Cracking Black Boxes
The problem with the status quo around these models is two-fold. First, most of them are proprietary, which means the creators of the models aren’t sharing them. And even if they did share them, the third-party would need a license to the runtime environment. SAS isn’t known for giving its runtime away.
But with TaxBrain, the OSPC hopes to get government modelers and the populace at large hooked on economic models based on open source data science tools. OSPC chose Python as the language of choice because it’s open and well-adopted in the data science community, and it chose Continuum Analytics to provide the Python runtime with its open source Anaconda suite of tools.
Continuum CEO Travis Oliphant’s is enthusiastic about the idea of shining a light on the computer models the government uses to create public policy.
“One of the most interesting aspects of the open data science movement was really getting the models accessible to broader group,” he says. “The challenge there is, of course, the people doing the models don’t want to change the way they write the models. If I have a SAS model, I don’t really want to spell it differently. I spent a lot of time trying to figure out how to make it work in this language. The nice thing about Python is it’s very flexible and you can create interfaces that are closer to what you’re used to.”
With TaxBrain, the OSPC has started the process of creating new economic models written in Python, and accessible as a Web application. Since the economic models themselves are open source, they it can be freely downloaded and analyzed by academics and data scientists who understand Python and are therefore qualified to judge whether the model was constructed in the correct way.
Pesky Variables and Assumptions
There can be hundreds of variables in a single model that influence its outcome in ways both big and small, so getting more eyeballs on the code is a critical aspect to ensuring that the variables are correctly coded and implemented. The same goes for underlying assumptions that get baked into the models, which are important for understanding the functioning of feedback loops, such as whether and how a tax decrease impacts employment.
“I can tell you there are a whole lot of assumptions that are being made [in the models] that aren’t being disclosed,” OSPC’s Jensen says. “Many of these assumptions are being made by government modelers, but they don’t disclose what the assumption that they make are, so an external [party] can’t say whether the assumptions line up with the empirical literature.”

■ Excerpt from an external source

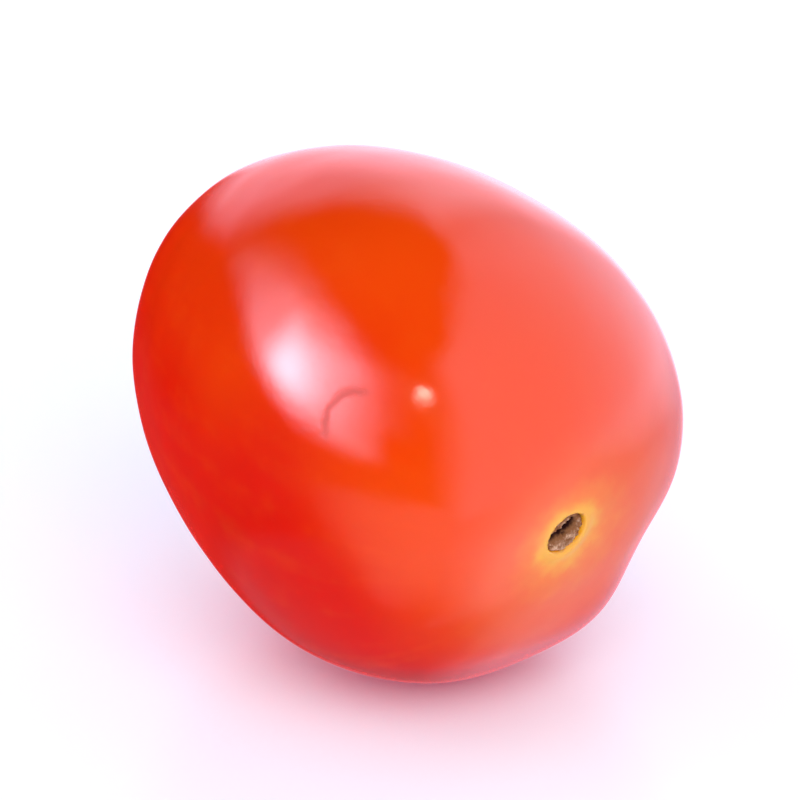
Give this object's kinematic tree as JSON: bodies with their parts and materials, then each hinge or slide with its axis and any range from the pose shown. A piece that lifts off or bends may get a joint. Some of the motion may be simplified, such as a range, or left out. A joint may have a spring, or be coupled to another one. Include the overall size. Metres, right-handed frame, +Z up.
{
  "type": "cherry tomato",
  "caption": "Whole plum-shaped cherry tomato without its calyx, lying on its side on a small flat spot, with a corky stem scar.",
  "frame": {"origin": "middle of the bounding box's bottom, on the surface that the fruit lies on", "axes": "+X from the blossom end to the stem end, +Z up, away from the flat spot that it rests on"},
  "size_m": [0.0322, 0.0256, 0.026],
  "materials": {
    "tomato_skin": "smooth waxy gloss"
  },
  "bodies": {
    "root": {"fruit": "tomato_skin"}
  },
  "joints": []
}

This level of secrecy is anathema to the democratic ideals of transparency and participation in government, Continuum’s Oliphant says.
“If you’re a financial hedge fund, maybe it’s a good deal that nobody can read your models unless they have your internal structure,” he tells Datanami. “Maybe that’s a good thing because you don’t want people to share what you’re doing unless they have your secret sauce. But for a government or for a scientist, whose purposes are to communicate about how the law translates to a mathematical model,” that’s not such a good thing.
It’s a lot to ask government modelers who have been using SAS or Fortran for decades to suddenly switch to TaxBrain’s Python-based tools. That’s why another important aspect of the project is a Web interface in front of the models, which are accelerated using Anaconda’s N-Python compiler.
“They don’t even know that Anaconda runs things,” Oliphant says. “They just see a Web application where they can explore and make adjustments and then fire off a model that runs across cluster of machines that all use Anaconda.”
Forecasting Model Success
So, what does winning look like for TaxBrain? Surprisingly, it doesn’t require convincing every government modeler that Python is the superior language for writing models. According to Jensen, TaxBrain will succeed through openness and trust.
“The official modelers don’t have to abandon what they’re doing,” he says. “The policy maker and public have to get to the point where they say ‘We trust the open thing that we know what it’s doing and why, where we can see the development and we can actually work on it and make it better and understand it. We trust that more than we trust the black box.’ “When you get to that point, you’ve won.”
It may be surprising to know that the most important tax policy decisions are made under the cloak of computer secrecy. In a democracy known for its ideals of freedom of information and transparency of government officials, it’s curious that we trust unseen bureaucrats to use secret codes to forecast what impact laws will have.
“The wheels of government move slowly, but I think we’re headed in the right direction,” Oliphant says. “Data science is really starting to help businesses…[and] improve service to customers with data. Government has exactly the same opportunity. We have data and we can improve our administration and democracy, and improve how well we deliver services to the country using these data.”